Despite its youthful surface, the Quintet in G Major is very much the work of an experienced composer, particularly in Brahms' subtle extension of his themes and in the music's harmonic freedom. Curiously, this quintet has also struck many as Brahms' most cosmopolitan work, and various critics have heard Italian, Hungarian, Viennese, and Slavic influences here. There are those, too, who think it sounds like Brahms in every measure.
Brahms' friend and biographer Max Kalbeck claimed that the very beginning, with its sweeping cello melody, was originally going to be the opening of Brahms' Fifth Symphony. Certainly this impassioned opening sounds orchestral, and it has presented problems of balance ever since, for the cellist must cut through the busy accompaniment of the upper voices. The second theme-group-this is the one invariably thought "Viennese"-waltzes agreeably, and Brahms extends it with a lovely violin melody marked dolce.

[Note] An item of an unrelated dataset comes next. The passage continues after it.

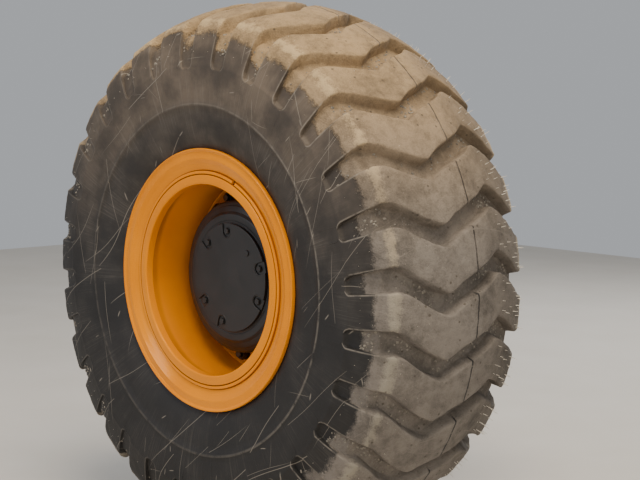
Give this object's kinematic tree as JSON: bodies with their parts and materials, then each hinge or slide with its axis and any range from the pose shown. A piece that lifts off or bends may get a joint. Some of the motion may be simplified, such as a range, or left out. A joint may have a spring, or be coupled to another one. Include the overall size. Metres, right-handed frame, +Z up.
{
  "type": "wheel loader wheel end",
  "caption": "Wheel loader wheel end: deep-lugged earthmover tyre on an orange multi-piece rim, with its planetary hub, disc brake and axle arm.",
  "frame": {"origin": "centre of the face where the axle arm bolts to the axle's centre housing", "axes": "+Y along the wheel's axis towards the middle of the machine, the wheel's outer side faces -Y, +Z up, +X across"},
  "size_m": [1.6152, 1.1635, 1.6152],
  "materials": {
    "tyre": "dry black rubber, the tread caked with tan dust",
    "rim_paint": "glossy orange-yellow paint",
    "axle_paint": "satin dark grey paint over castings",
    "fastener_steel": "dark phosphated steel",
    "brake_iron": "machined iron with a rusty edge",
    "machined_steel": "turned steel",
    "valve_brass": "dull brass",
    "black_rubber": "black seal rubber",
    "black_plastic": "matte black",
    "brake_lining": "dark friction lining"
  },
  "bodies": {
    "axle_end": {"axle_arm": "axle_paint", "spindle": "machined_steel", "hub_seal": "black_rubber", "brake_bracket": "axle_paint", "brake_caliper": "axle_paint", "outer_brake_pad": "brake_lining", "inner_brake_pad": "brake_lining", "shaft_bush": "valve_brass"},
    "wheel": {"tyre": "tyre", "rim_base": "rim_paint", "outer_flange": "rim_paint", "inner_flange": "rim_paint", "bead_seat_band": "rim_paint", "lock_ring": "rim_paint", "rim_disc": "rim_paint", "wheel_hub": "axle_paint", "final_drive": "axle_paint", "hub_cover": "axle_paint", "cover_bolts": "axle_paint", "oil_plug": "axle_paint", "wheel_nuts": "fastener_steel", "brake_disc": "brake_iron", "valve_stem": "valve_brass", "valve_cap": "black_plastic"},
    "half_shaft": {"half_shaft": "machined_steel"}
  },
  "joints": [
    {"name": "wheel_spin", "type": "hinge", "parent": "axle_end", "child": "wheel", "pos_m": [0, -0.79, 0], "axis": [0, 1, 0], "continuous": true},
    {"name": "shaft_spin", "type": "hinge", "parent": "axle_end", "child": "half_shaft", "pos_m": [0, 0, 0], "axis": [0, 1, 0], "continuous": true}
  ],
  "couplings": [
    {"joint": "shaft_spin", "follows": "wheel_spin", "ratio": 4.875}
  ]
}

The development begins in a dreamy haze of sound, but Brahms quickly brings back the energy of the opening and drives the movement to an exciting close.
The Adagio takes much of its character from the dark sound of the movement's dominant instrument, the first viola, which introduces the opening melody (with its characteristic turn), leads the way much of the time, and has a cadenza-like outburst just before the quiet close. The third movement, Un poco allegretto, is a wistful little waltz, enlivened by a syncopated accompaniment. One of the glories of the quintet is the G-major trio, where the dolce melody slides smoothly between duets for the violins and violas. The cadences of this movement are especially interesting: the trio simply trails off into nothing before the opening section resumes, and at the very end Brahms brings back a bit of the trio to close out the movement. The finale, inevitably considered the "Hungarian" movement, rips along on a main theme that has been compared to the csardas. The movement is in sonata-rondo form, with a second theme-group built on flowing triplets, and the dazzling coda is full of gypsy fire.

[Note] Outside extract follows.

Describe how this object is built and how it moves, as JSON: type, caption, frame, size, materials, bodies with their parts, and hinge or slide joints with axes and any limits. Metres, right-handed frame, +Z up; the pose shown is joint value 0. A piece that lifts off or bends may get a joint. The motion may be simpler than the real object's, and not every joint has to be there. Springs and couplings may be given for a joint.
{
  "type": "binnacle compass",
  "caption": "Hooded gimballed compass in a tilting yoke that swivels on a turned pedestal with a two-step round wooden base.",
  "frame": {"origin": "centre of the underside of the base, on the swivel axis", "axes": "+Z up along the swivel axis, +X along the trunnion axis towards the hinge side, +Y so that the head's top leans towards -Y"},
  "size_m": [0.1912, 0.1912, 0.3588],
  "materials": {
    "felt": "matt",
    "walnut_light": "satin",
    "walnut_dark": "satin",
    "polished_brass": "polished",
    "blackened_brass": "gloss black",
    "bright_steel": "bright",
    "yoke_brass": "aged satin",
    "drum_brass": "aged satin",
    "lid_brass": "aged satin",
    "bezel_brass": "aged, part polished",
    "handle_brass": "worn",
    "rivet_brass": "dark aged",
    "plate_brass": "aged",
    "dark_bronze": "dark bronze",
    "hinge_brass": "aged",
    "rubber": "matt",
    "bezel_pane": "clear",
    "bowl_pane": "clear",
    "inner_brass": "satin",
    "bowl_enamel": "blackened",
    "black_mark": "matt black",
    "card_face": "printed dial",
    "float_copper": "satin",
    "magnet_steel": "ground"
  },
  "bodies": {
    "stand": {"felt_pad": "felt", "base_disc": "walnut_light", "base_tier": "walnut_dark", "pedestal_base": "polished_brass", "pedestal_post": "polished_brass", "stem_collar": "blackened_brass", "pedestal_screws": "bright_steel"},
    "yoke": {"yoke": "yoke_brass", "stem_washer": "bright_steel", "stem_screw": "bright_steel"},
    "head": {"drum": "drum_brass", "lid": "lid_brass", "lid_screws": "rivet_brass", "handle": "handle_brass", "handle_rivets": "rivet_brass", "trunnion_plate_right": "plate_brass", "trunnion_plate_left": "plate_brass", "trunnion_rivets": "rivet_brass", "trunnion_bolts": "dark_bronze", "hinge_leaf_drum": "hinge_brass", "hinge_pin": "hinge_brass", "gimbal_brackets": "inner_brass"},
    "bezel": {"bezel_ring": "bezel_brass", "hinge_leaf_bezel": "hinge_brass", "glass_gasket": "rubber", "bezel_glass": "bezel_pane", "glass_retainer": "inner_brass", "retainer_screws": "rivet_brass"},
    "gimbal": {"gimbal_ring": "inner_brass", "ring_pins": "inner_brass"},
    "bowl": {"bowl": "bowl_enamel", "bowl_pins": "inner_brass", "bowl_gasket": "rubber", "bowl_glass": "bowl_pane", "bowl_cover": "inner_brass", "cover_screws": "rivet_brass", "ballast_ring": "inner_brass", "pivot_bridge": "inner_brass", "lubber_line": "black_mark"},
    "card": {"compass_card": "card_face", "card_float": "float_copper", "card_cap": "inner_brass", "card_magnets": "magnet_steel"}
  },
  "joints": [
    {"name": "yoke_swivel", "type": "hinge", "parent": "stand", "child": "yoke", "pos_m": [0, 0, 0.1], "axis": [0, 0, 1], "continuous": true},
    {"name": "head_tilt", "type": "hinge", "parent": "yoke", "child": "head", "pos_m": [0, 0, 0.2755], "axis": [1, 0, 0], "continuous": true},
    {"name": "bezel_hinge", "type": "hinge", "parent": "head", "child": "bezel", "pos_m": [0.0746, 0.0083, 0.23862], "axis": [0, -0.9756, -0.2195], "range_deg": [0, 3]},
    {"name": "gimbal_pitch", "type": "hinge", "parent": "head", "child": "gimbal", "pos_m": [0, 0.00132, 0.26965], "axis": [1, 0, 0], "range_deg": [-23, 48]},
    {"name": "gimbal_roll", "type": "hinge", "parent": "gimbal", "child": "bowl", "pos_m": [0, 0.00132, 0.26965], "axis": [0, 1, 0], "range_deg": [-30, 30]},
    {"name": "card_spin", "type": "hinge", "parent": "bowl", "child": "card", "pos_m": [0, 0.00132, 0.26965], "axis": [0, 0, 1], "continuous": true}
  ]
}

The first performance was given in Vienna on November 11, 1890, by the Rosé Quartet, which would later give the premiere of Schoenberg's Verklärte Nacht. At the rehearsal Max Kalbeck, noting the music's genial atmosphere and thinking of Brahms' love for Vienna's main park, nudged the composer and suggested: "Brahms in the Prater?" And the composer replied: "You've hit it! And all the pretty girls there, eh?"